**Problem details**
The records that follow are to be repeated without alteration.

**Provided data**
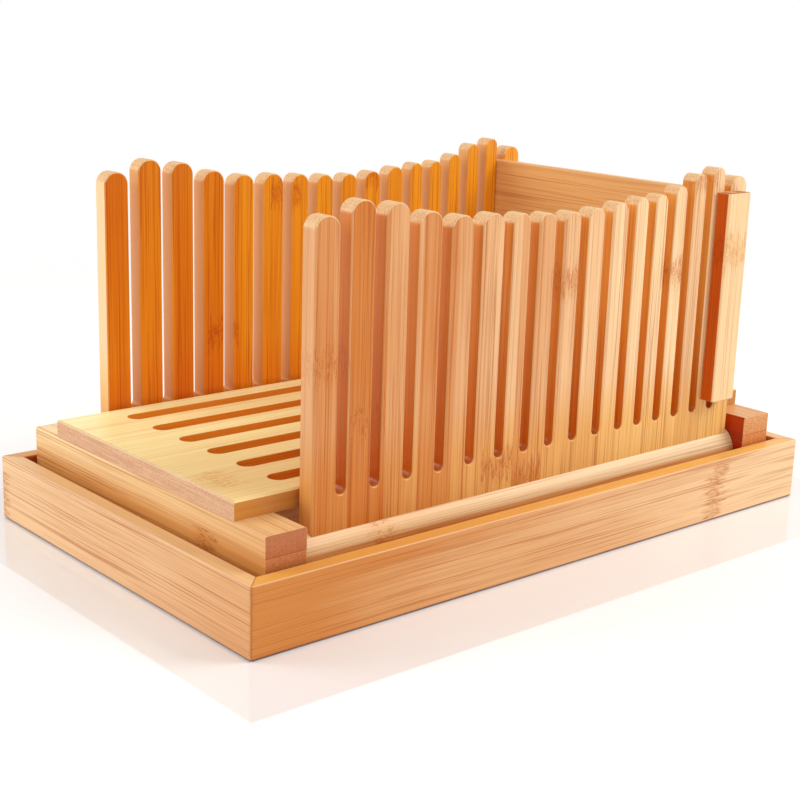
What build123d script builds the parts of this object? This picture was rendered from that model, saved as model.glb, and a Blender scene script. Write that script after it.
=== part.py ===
"""Bamboo bread slicer guide: a loaf stands on a slatted board between two comb fences.

The knife drops into one pair of fence slots at a time, in three spacings from front to rear.
A back stop stands in the rearmost pair of slots, and the whole slicer stands loose in a crumb tray.

Millimetres. X runs across the loaf, Y from the front to the rear, Z up.
The origin is on the table, under the middle of the tray.
"""
from build123d import *
import math
import os

# --- comb fences -----------------------------------------------------------------------
CHANNEL_WIDTH = 152.0          # clear width for the loaf, between the fences
FENCE_THICK = 8.6
KNIFE_SLOT = 5.5               # width of a slot in a fence
SLOT_STEPS = ((18.0, 5), (16.0, 5), (14.0, 5))   # slice spacing and how many, front to rear
FRONT_FINGER = 12.5            # width of the first finger
REAR_FINGER = 12.0             # width of the last finger
SLOT_OVERCUT = 2.5             # how far the slots run below the cutting surface
TIP_ROUNDING = 0.47            # corner radius of a finger tip, as a share of the finger's width
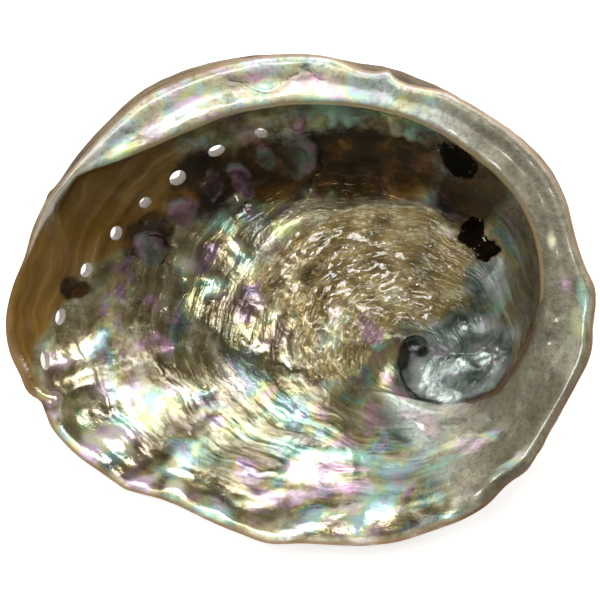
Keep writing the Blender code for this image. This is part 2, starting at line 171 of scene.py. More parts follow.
def lip_radius(directions, rim):
    """The shelf's lip where there is a shelf, and a line inside the rim elsewhere."""
    lip_at, lip = polar(LIP)
    open_at = np.arange(175.0, 251.0, 12.5)
    rim_at, rim_radius = polar(RIM)
    open_lip = OPEN_LIP * around(rim_at, rim_radius, open_at)
    course = around(np.concatenate([lip_at, open_at]), np.concatenate([lip, open_lip]), directions)
    return np.minimum(course, rim - 2.2)


def sections(directions):
    """Inner section in every direction, as distance and height, and what shaped it."""
    silhouette = around(*polar(RIM), directions)
    edge = silhouette - station_course(BACK_BULGE, directions)
    lip = lip_radius(directions, edge)
    top = station_course(RIM_HEIGHT, directions)
    shelf = np.clip(station_course(SHELF, directions), 0, 1)
    ledge = top - station_course(LIP_DROP, directions)
    steep = station_course(STEEPNESS, directions)
    taper = 1 - 0.9 * between(122, 150, 308, 324, directions)
    under = np.minimum(UNDERCUT, 0.5 * (edge - lip)) * taper
    wall = lip + under
    soffit = ledge - LIP_THICKNESS
    floor = np.full_like(edge, FLOOR_HEIGHT)
    lift = soffit - 3.5 - floor
    bowl_wall = ((0, 0), (0.25, 0.012), (0.47, 0.075), (0.65, 0.20), (0.79, 0.38), (0.90, 0.61),
                 (0.97, 0.82), (1, 1))
    shelf_side = [(away * wall, floor + climb * lift) for away, climb in bowl_wall] + [
        (wall - 0.3 * under, soffit - 0.8),
        (lip + 0.25 * under, soffit),
        (lip, ledge - 0.5 * LIP_THICKNESS),
        (lip + 0.7, ledge),
        (0.5 * (lip + edge), 0.55 * ledge + 0.45 * top),
        (edge - 1.0, top),
        (edge, top - 0.8),
    ]
    to_lip = (0, 0.25, 0.47, 0.65, 0.79, 0.88, 0.93, 0.955, 0.97, 0.985, 1)
    reach = [share * lip for share in to_lip]
    reach += [lip + share * (edge - lip) for share in (0.06, 0.5)] + [edge - 1.0, edge]
    open_side = [(away, floor + (top - floor) * (away / edge) ** steep) for away in reach]
    open_side[-1] = (edge, top - 0.8)
    points = np.array(shelf_side) * shelf + np.array(open_side) * (1 - shelf)
    return points, silhouette, top, shelf, steep


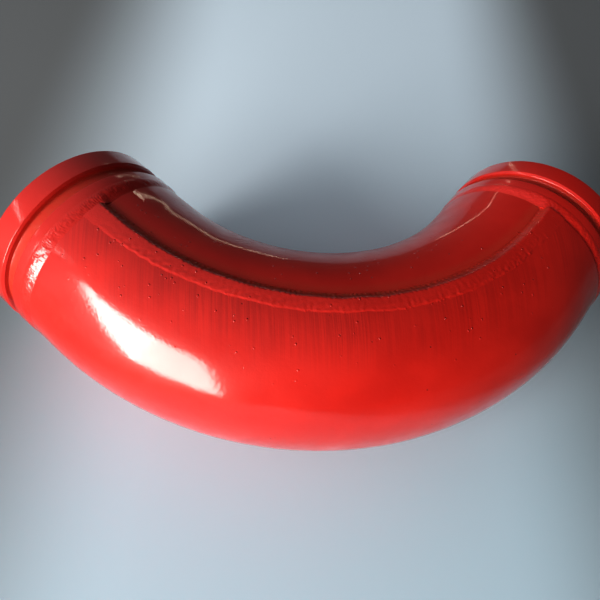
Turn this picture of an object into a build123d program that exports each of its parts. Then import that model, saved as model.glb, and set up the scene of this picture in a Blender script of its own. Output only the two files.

**Response to this exercise**
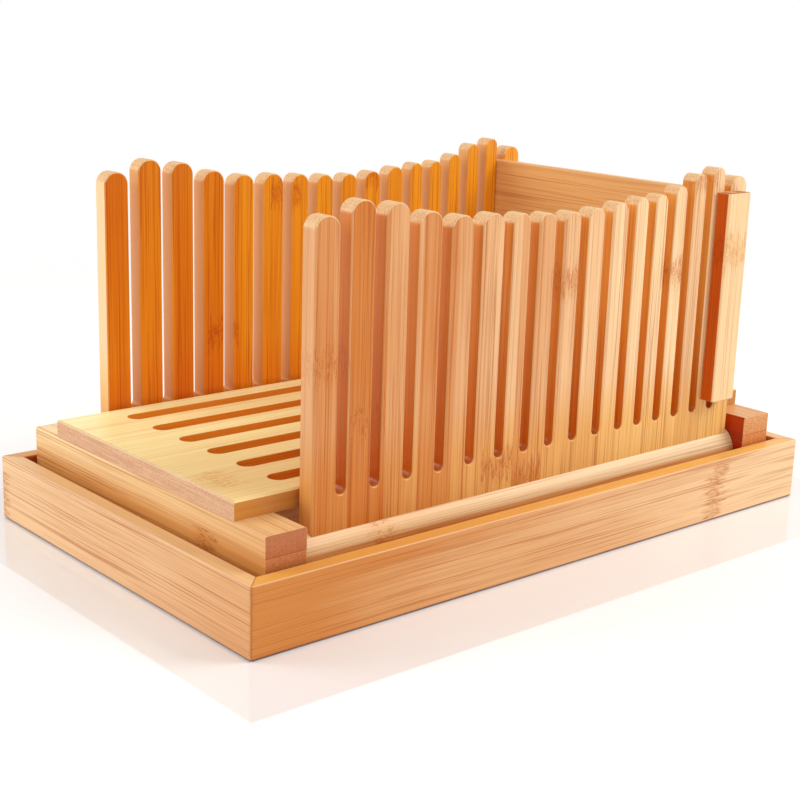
What build123d script builds the parts of this object? This picture was rendered from that model, saved as model.glb, and a Blender scene script. Write that script after it.
=== part.py ===
"""Bamboo bread slicer guide: a loaf stands on a slatted board between two comb fences.

The knife drops into one pair of fence slots at a time, in three spacings from front to rear.
A back stop stands in the rearmost pair of slots, and the whole slicer stands loose in a crumb tray.

Millimetres. X runs across the loaf, Y from the front to the rear, Z up.
The origin is on the table, under the middle of the tray.
"""
from build123d import *
import math
import os

# --- comb fences -----------------------------------------------------------------------
CHANNEL_WIDTH = 152.0          # clear width for the loaf, between the fences
FENCE_THICK = 8.6
KNIFE_SLOT = 5.5               # width of a slot in a fence
SLOT_STEPS = ((18.0, 5), (16.0, 5), (14.0, 5))   # slice spacing and how many, front to rear
FRONT_FINGER = 12.5            # width of the first finger
REAR_FINGER = 12.0             # width of the last finger
SLOT_OVERCUT = 2.5             # how far the slots run below the cutting surface
TIP_ROUNDING = 0.47            # corner radius of a finger tip, as a share of the finger's width
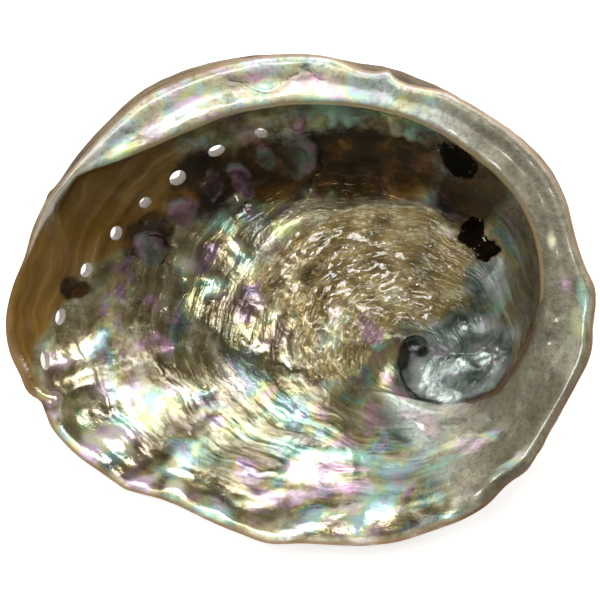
Keep writing the Blender code for this image. This is part 2, starting at line 171 of scene.py. More parts follow.
def lip_radius(directions, rim):
    """The shelf's lip where there is a shelf, and a line inside the rim elsewhere."""
    lip_at, lip = polar(LIP)
    open_at = np.arange(175.0, 251.0, 12.5)
    rim_at, rim_radius = polar(RIM)
    open_lip = OPEN_LIP * around(rim_at, rim_radius, open_at)
    course = around(np.concatenate([lip_at, open_at]), np.concatenate([lip, open_lip]), directions)
    return np.minimum(course, rim - 2.2)


def sections(directions):
    """Inner section in every direction, as distance and height, and what shaped it."""
    silhouette = around(*polar(RIM), directions)
    edge = silhouette - station_course(BACK_BULGE, directions)
    lip = lip_radius(directions, edge)
    top = station_course(RIM_HEIGHT, directions)
    shelf = np.clip(station_course(SHELF, directions), 0, 1)
    ledge = top - station_course(LIP_DROP, directions)
    steep = station_course(STEEPNESS, directions)
    taper = 1 - 0.9 * between(122, 150, 308, 324, directions)
    under = np.minimum(UNDERCUT, 0.5 * (edge - lip)) * taper
    wall = lip + under
    soffit = ledge - LIP_THICKNESS
    floor = np.full_like(edge, FLOOR_HEIGHT)
    lift = soffit - 3.5 - floor
    bowl_wall = ((0, 0), (0.25, 0.012), (0.47, 0.075), (0.65, 0.20), (0.79, 0.38), (0.90, 0.61),
                 (0.97, 0.82), (1, 1))
    shelf_side = [(away * wall, floor + climb * lift) for away, climb in bowl_wall] + [
        (wall - 0.3 * under, soffit - 0.8),
        (lip + 0.25 * under, soffit),
        (lip, ledge - 0.5 * LIP_THICKNESS),
        (lip + 0.7, ledge),
        (0.5 * (lip + edge), 0.55 * ledge + 0.45 * top),
        (edge - 1.0, top),
        (edge, top - 0.8),
    ]
    to_lip = (0, 0.25, 0.47, 0.65, 0.79, 0.88, 0.93, 0.955, 0.97, 0.985, 1)
    reach = [share * lip for share in to_lip]
    reach += [lip + share * (edge - lip) for share in (0.06, 0.5)] + [edge - 1.0, edge]
    open_side = [(away, floor + (top - floor) * (away / edge) ** steep) for away in reach]
    open_side[-1] = (edge, top - 0.8)
    points = np.array(shelf_side) * shelf + np.array(open_side) * (1 - shelf)
    return points, silhouette, top, shelf, steep


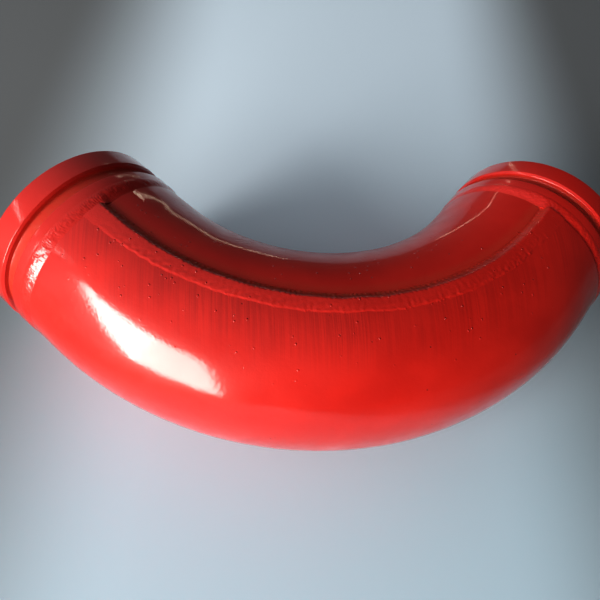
Turn this picture of an object into a build123d program that exports each of its parts. Then import that model, saved as model.glb, and set up the scene of this picture in a Blender script of its own. Output only the two files.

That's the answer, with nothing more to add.